Outline interactionalist theory:
- children are born with ability to develop language but require regular interactions with caregivers/teachers to understand fluently (LASS).
- Caregivers correct mistakes + teach what objects are/their purpose = helps scaffolding.
Outline cognitive theory:
- Internal processes + schemas.
- Applying schemas through assimilation (fitting new info to what is already known) + accommodation (changing schema to support new Info).
- Before language development -> can’t express things they can’t understand.
- There are four stages.
What are the four stages within cognitive theory?
- Sensorimotor
- Pre-operational
- Concrete operational
- Formal operational
Outline the sensorimotor stage (cognitive):
- From birth to 2 years old.
- Develop sensory coordination by playing with things.
- Babbling + few spoken words.
Outline the pre-operational stage (cognitive):
- From 2 to 7 years.
- Better grasp of: grammatical structure, context, syntax.

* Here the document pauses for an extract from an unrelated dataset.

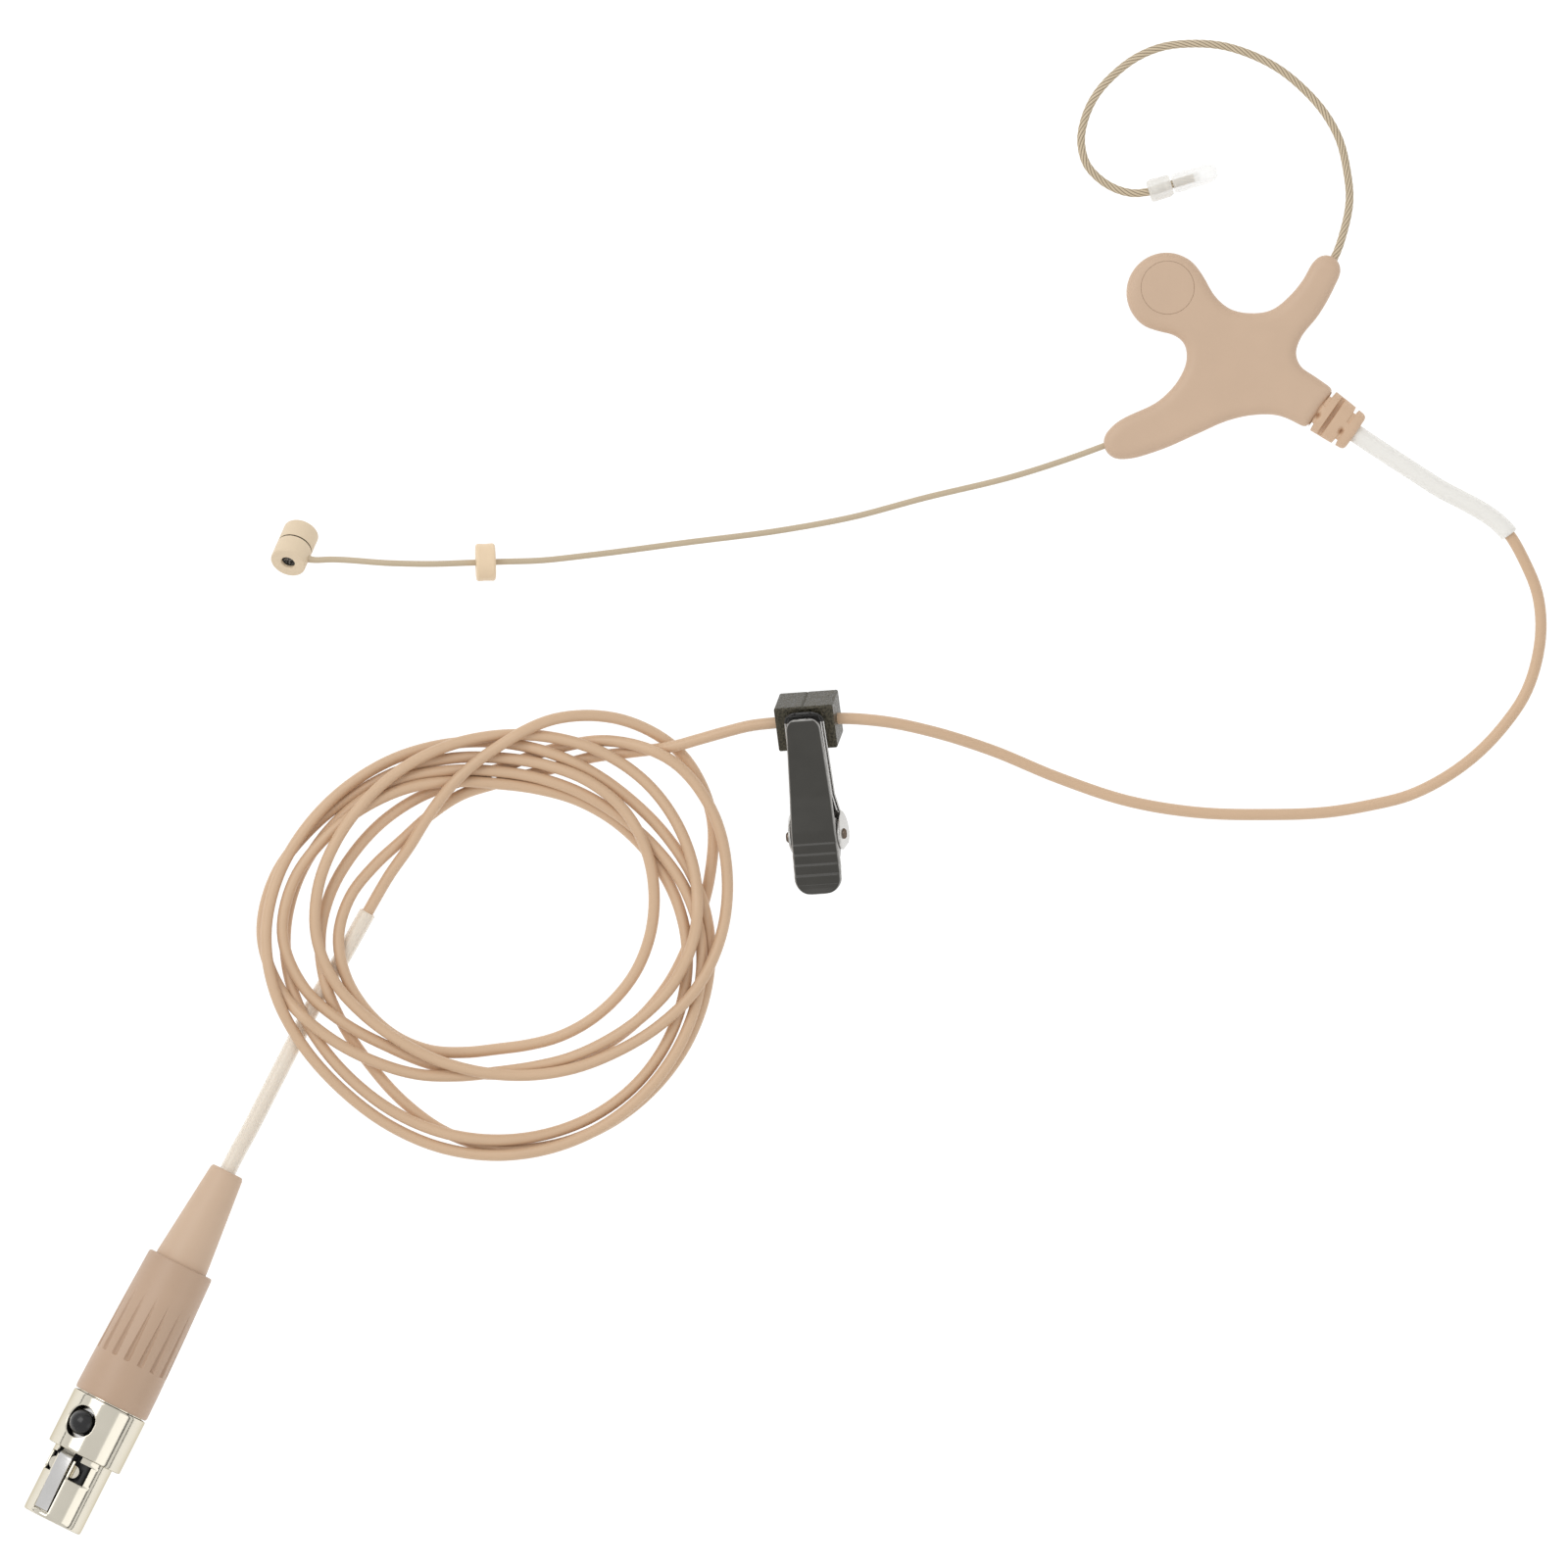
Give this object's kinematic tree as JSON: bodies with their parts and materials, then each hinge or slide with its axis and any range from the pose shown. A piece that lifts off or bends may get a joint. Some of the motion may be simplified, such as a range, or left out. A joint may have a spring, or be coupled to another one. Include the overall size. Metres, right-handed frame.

- Language is still egocentric (understanding of the world is limited to how it affects them).
Outline the concrete operational stage (cognitive):
- From 7 to 11 years.
- Understand concepts: time,numbers, object properties, reasoning, logic.
- Allows them to speak in greater detail about own thoughts.
- Understand different viewpoints.
Outline the formal operational stage (cognitive):
- From 12 to adulthood.
- Engage in higher reasoning such as hypotheticals.
- Language is unlimited (no cognitive limit).
What criticism did Tomasello provide for Chomsky (Nativism)
Chomsky is an armchair theorist and his ideas were only speculative/uncertain.
What case studies critised Nativism?
- Genie Wiley
- Oxana
Outline the Genie Wiley case study:
A teenage girl who had been locked away from all social interaction. Following her rescue, attempts to teach her English only ever produced partial success, and she never achieved full grammatical competence.
Outline the Oxana case study:
A young girl who had lived with a pack of dogs, when she was found she could hardly speak and ran on all fours barking. Since being taught language; her speech is odd, without rhythm, inflection
or tone and can still communicate through barking.
What critism did Lenneberg provide for Nativism?
Proposed that the capacity to learn a language is innate but that if a child does not learn a language before the onset of puberty, the child will never master language at all; this is known as the critical period hypothesis.
Evidence: feral children such as Genie and Oxana.
Which case studies support Nativism?
- Berko ‘Wug test’
- Pinker ‘Deaf babies’
Outline Berko’s ‘Wug test’:
When faced with a picture of an imaginary ‘wug’:
- 76% of four-to-five-year-olds formed the regular –s plural.
- 97% of five –to-seven-year-olds formed the regular –s plural
Findings: very young children are able to connect suitable suffixes to produce plurals, past tenses, possessives, etc to nonsense words they have never heard before.
Implying that they have already internalized systematic aspects of the linguistic system.
Outline Pinkers ‘Deaf babies’:
language is an innate human ability because:
- Deaf babies “babble” with their hands as others normally do with voice, and spontaneously invent sign languages with true grammar.
- Even in the absence of active attempts by parents to correct children’s grammar, accurate speech develops.